С уничтожением самостоятельности Пскова, говорит г. Энгельман, с введением московского права, или кривды, как выражаются псковские летописцы, исчезает в псковской области особенное местное право ее, а вместе с тем и всякий след института приобретательной давности. По сходству поземельных отношений в Новгороде и Пскове мы можем допустить, что и в Новгороде существовало учреждение приобретательной давности, но и здесь исчезло оно с покорением Новгорода Москвой. Московскому праву этот институт искони был неизвестен.

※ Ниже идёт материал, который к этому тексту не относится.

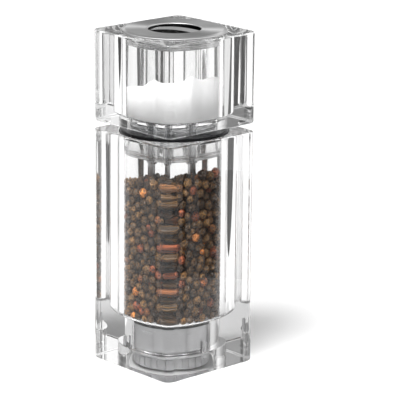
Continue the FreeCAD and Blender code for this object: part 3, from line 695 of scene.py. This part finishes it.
def add_housing():
    """The steel sleeve round the grinder, with a flange at its foot."""
    eye = 13.3 * MM
    seat = 14.3 * MM
    outer = radius("bearing_bridge")
    bore = outer - 1.2 * MM
    flange = radius("mechanism_housing")
    foot = low("mechanism_housing").z
    top = high("mechanism_housing").z
    flange_top = foot + 1.3 * MM
    seat_top = foot + 2.8 * MM
    shell = spin("housing_shell", [
        (eye, foot, TINY),
        (flange, foot, 0.3 * MM),
        (flange, flange_top, 0.3 * MM),
        (outer, flange_top, 0.5 * MM),
        (outer, top, 0.2 * MM),
        (bore, top, 0.2 * MM),
        (bore, seat_top, TINY),
        (seat, seat_top, TINY),
        (seat, flange_top, TINY),
        (eye, flange_top, TINY),
    ])
    finish_piece(shell, STEEL, "mill", "brushed_steel", "mechanism_housing")


WIRE_R = 0.4 * MM
COIL_TURNS = 3.5
COIL_STEPS = 140


def add_spring():
    """The coil spring above the rotor, built at one fixed length; in the real mill it shortens as
    the rotor rises.
    """
    foot = low("rotor_spring").z
    top = high("rotor_spring").z
    wire = WIRE_R
    coil = radius("rotor_spring") - wire
    around = 12
    vertices = []
    for step in range(COIL_STEPS + 1):
        part = step / COIL_STEPS
        angle = 2 * math.pi * COIL_TURNS * part
        outward = Vector((math.cos(angle), math.sin(angle), 0))
        middle = outward * coil + Vector((0, 0, foot + wire + (top - foot - 2 * wire) * part))
        for spot in range(around):
            turn = 2 * math.pi * spot / around
            vertices.append(middle + outward * wire * math.cos(turn)
                            - Vector((0, 0, wire * math.sin(turn))))
    faces = grid_faces(COIL_STEPS + 1, around, False)
    faces.append(tuple(reversed(range(around))))
    faces.append(tuple(range(COIL_STEPS * around, (COIL_STEPS + 1) * around)))
    spring = add_object("rotor_spring_coil", vertices, faces)
    finish_piece(spring, SPRING, "mill", "spring_steel", "rotor_spring")
    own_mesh(spring)


# ---------------------------------------------------------------- salt and peppercorns

# Mounds against the wall: direction and half width in degrees, rise in millimetres.
SALT_MOUNDS = (
    (-57, 8, 2.9),
    (-29, 8, 3.4),
    (16, 26, 5.6),
    (-100, 14, 0.6),
)
PEPPER_MOUNDS = (
    (16, 26, 3.8),
    (-103, 16, -2.0),
)
SALT_SLOPE = 0.32
PEPPER_SLOPE = 0.3
SALT_DROP = 0.5
RIPPLE = 0.22
RIPPLE_PACES = (0.83, 0.47, 0.91)  # radians per millimetre


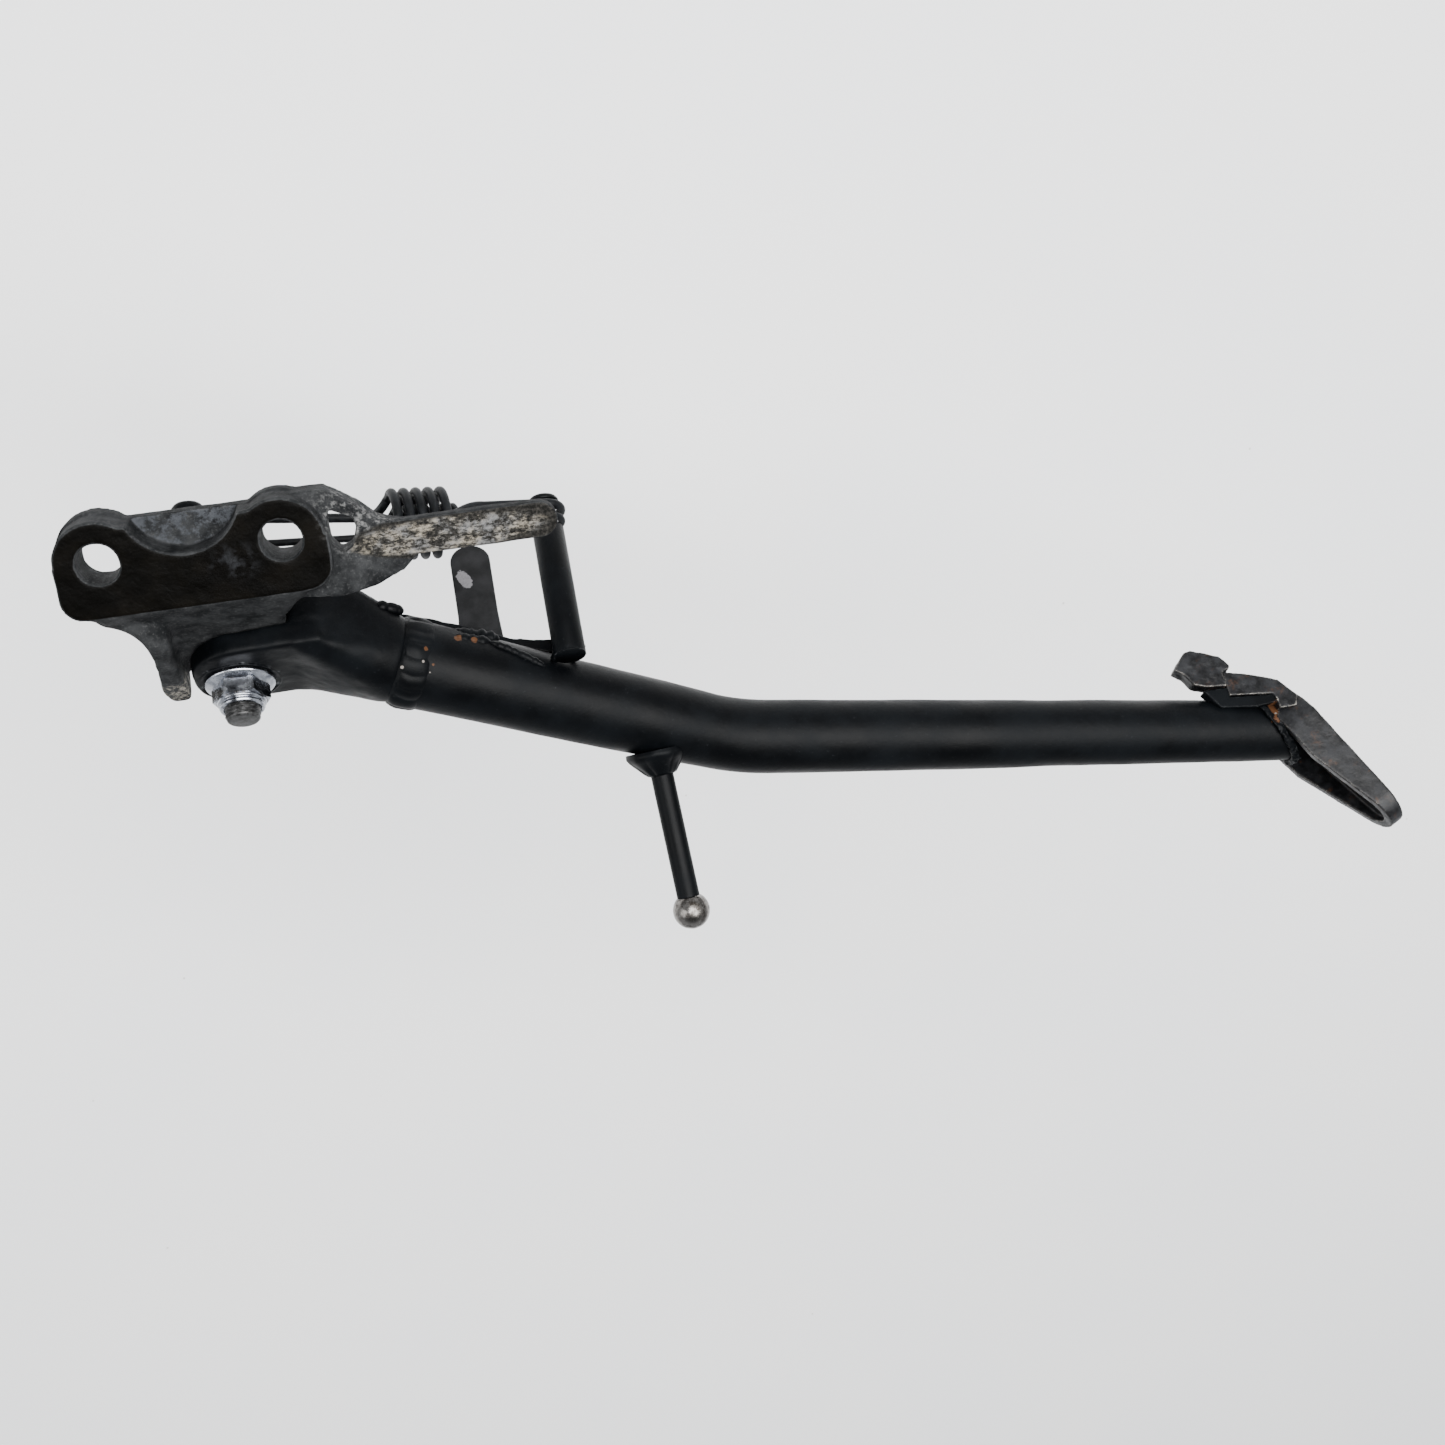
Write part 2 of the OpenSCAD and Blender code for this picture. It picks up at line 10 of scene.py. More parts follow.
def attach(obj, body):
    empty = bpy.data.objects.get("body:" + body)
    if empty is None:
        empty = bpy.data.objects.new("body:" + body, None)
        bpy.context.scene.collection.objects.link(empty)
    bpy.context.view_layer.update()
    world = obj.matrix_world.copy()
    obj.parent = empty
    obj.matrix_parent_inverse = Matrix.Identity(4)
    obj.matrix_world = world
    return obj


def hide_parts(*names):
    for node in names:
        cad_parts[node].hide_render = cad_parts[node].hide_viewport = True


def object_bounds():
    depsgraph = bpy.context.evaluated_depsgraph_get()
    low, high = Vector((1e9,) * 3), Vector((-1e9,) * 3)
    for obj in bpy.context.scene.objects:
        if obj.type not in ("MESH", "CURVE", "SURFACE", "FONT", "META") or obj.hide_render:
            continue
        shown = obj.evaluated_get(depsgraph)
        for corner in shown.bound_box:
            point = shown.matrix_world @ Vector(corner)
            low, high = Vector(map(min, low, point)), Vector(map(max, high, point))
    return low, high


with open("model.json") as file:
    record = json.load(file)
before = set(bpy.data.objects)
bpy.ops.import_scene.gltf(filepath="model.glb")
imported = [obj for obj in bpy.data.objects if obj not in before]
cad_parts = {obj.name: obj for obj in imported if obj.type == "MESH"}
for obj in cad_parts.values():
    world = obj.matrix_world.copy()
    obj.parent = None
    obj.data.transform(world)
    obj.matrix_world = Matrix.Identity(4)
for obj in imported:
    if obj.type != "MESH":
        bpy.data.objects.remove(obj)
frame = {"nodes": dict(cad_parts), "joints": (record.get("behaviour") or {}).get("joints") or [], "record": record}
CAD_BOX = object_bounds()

MM = 0.001


# ---- Places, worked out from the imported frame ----

def named(rows, name):
    return next(row for row in rows if row["name"] == name)


RECORD = frame["record"]
SWING = named(frame["joints"], "leg_swing")
FRONT_BORE = Vector(named(RECORD["mounts"], "front_bolt_bore")["pos_m"])
REAR_BORE = Vector(named(RECORD["mounts"], "rear_bolt_bore")["pos_m"])
BORE_R = named(RECORD["mounts"], "rear_bolt_bore")["dims"]["r_mm"] * MM

# Pivot frame: origin on the bolt's axis at the near ear's face, z towards the nut.
HINGE_DEPTH = 13 * MM
NUT_WAY = -Vector(SWING["axis"]).normalized()
ACROSS = Vector((1, 0, 0))
UPWARD = NUT_WAY.cross(ACROSS)
PIVOT_AXES = Matrix((ACROSS, UPWARD, NUT_WAY)).transposed()
PIVOT = Vector(SWING["pos_m"]) + HINGE_DEPTH * NUT_WAY


def at_pivot(x, y, z):
    """The point that lies x, y, z millimetres along the pivot frame's axes."""
    return PIVOT + PIVOT_AXES @ Vector((x, y, z)) * MM


def along_pivot(x, y, z):
    """A direction given in the pivot frame."""
    return (PIVOT_AXES @ Vector((x, y, z))).normalized()


# Leg centre line, as the tube's bends have it.
SOCKET_RUN = 48
UPPER_RUN = 156.3
LOWER_RUN = 184
BEND_R = 70
LEG_START = at_pivot(0, 9.4, -13.9)
UPPER_WAY = along_pivot(1, -0.355, 0.262)
LOWER_WAY = along_pivot(1, -0.08, 0.12)
SOCKET_END = LEG_START + SOCKET_RUN * MM * UPPER_WAY
BEND_AT = LEG_START + UPPER_RUN * MM * UPPER_WAY
LEG_END = BEND_AT + LOWER_RUN * MM * LOWER_WAY
# Radii of the tube in millimetres: at the fork, along the bend and what each run loses.
TUBE_TOP_R, TUBE_BEND_R = 13, 11.65
UPPER_TAPER, LOWER_TAPER = 1.35, 1.75

# Tang: it starts on the tube's axis.
TANG_WAY = along_pivot(0.06, -0.39, 0.92)
TANG_ROOT = at_pivot(115.9, -32.3, 16.9)
TANG_RUN = 60
BALL_R = 5.7

# Posts and springs, in millimetres of the pivot frame.
PIN_XY = Vector((-8.6, 11.2, 0))
POST_XY = Vector((93.8, -6.4, 0))
SPRING_Z = -43.5
SPRING_RUN = (POST_XY - PIN_XY).length
SPRING_X = (POST_XY - PIN_XY).normalized()
SPRING_Y = Vector((-SPRING_X.y, SPRING_X.x, 0))
GROOVE_R = 3.4
GROOVE_HALF = 4.2
HOOK_PLAY = 0.15
OUTER_WIRE_R, INNER_WIRE_R = 1.4, 1.1
NUT_FLATS = 14

# Foot frame: origin on the sole, x from heel to toe, z away from the ground.
FOOT_AT = at_pivot(338, -53.7, 58.8)
FOOT_AXES = (PIVOT_AXES @ Matrix.Rotation(math.radians(-65), 3, "Y")
             @ Matrix.Rotation(math.radians(13), 3, "X"))


# ---- Camera, light and floor ----

CAMERA_AT = Vector((0.0957, 0.1239, 0.4528))
CAMERA_LOOKS = Vector((0.130246, -0.40149, -0.906555)).normalized()
CAMERA_RIGHT = Vector((0.979793, -0.087863, 0.179681)).normalized()
LENS_MM = 41.97
FLOOR_Z = -0.285
FLOOR_HALF = 4


def add_object(name, data):
    made = bpy.data.objects.new(name, data)
    bpy.context.collection.objects.link(made)
    return made


def make_camera():
    data = bpy.data.cameras.new("camera")
    data.lens = LENS_MM
    data.sensor_width = 36
    data.clip_start = 0.01
    camera = add_object("camera", data)
    back = -CAMERA_LOOKS
    turn = Matrix((CAMERA_RIGHT, back.cross(CAMERA_RIGHT), back)).transposed().to_4x4()
    turn.translation = CAMERA_AT
    camera.matrix_world = turn
    bpy.context.scene.camera = camera


def area_light(name, place, target, size, power, tint=(1, 1, 1)):
    data = bpy.data.lights.new(name, "AREA")
    data.shape = "RECTANGLE"
    data.size, data.size_y = size
    data.energy = power
    data.color = tint
    light = add_object(name, data)
    light.location = place
    way = Vector(target) - Vector(place)
    light.rotation_euler = way.to_track_quat("-Z", "Y").to_euler()


def make_world(overhead, horizon):
    """Soft surroundings that are brighter low down than straight overhead."""
    world = bpy.data.worlds.new("studio")
    world.use_nodes = True
    nodes, links = world.node_tree.nodes, world.node_tree.links
    sky = nodes["Background"]
    sky.inputs["Color"].default_value = (0.93, 0.96, 1, 1)
    way = nodes.new("ShaderNodeTexCoord")
    parts = nodes.new("ShaderNodeSeparateXYZ")
    rise = nodes.new("ShaderNodeMapRange")
    rise.interpolation_type = "SMOOTHSTEP"
    for key, value in ((1, 0.15), (2, 0.85), (3, horizon), (4, overhead)):
        rise.inputs[key].default_value = value
    links.new(way.outputs["Generated"], parts.inputs[0])
    links.new(parts.outputs["Z"], rise.inputs[0])
    links.new(rise.outputs[0], sky.inputs["Strength"])
    bpy.context.scene.world = world


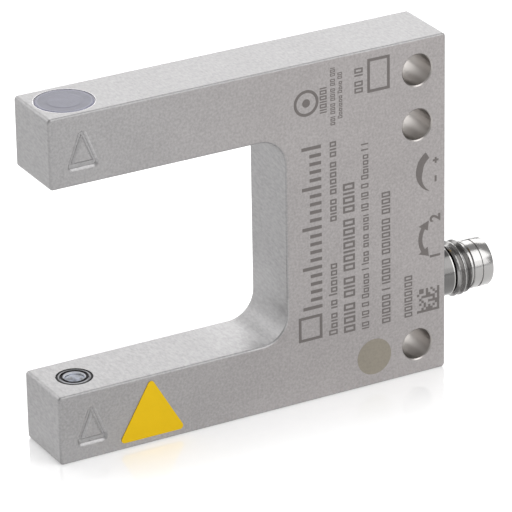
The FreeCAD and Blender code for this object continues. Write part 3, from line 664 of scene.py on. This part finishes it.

Здесь автор встречается с гегельянским мнением Неволина, что приобретательная давность на Руси существовала издавна как вообще владение долговременное, владение из времен незапамятных, исстари и проч., и что владение отцов и дедов принималось в основание при распределении областей между князьями. Строго держась определенного научного понятия о приобретательной давности, г. Энгельман, естественно, не находит никакого следа ее в означенных названиях владения. В первый раз давность была установлена грамотой великого князя Василия Дмитриевича как давность исковая. Именно: он повелел давать суд о землях и водах не далее как за 15 лет.
Примечания:
[36] Оно и в самом деле держится доселе; например, к нему примыкает учение
Данкварта о давности. Большинство юристов, конечно, оставило старую доктрину.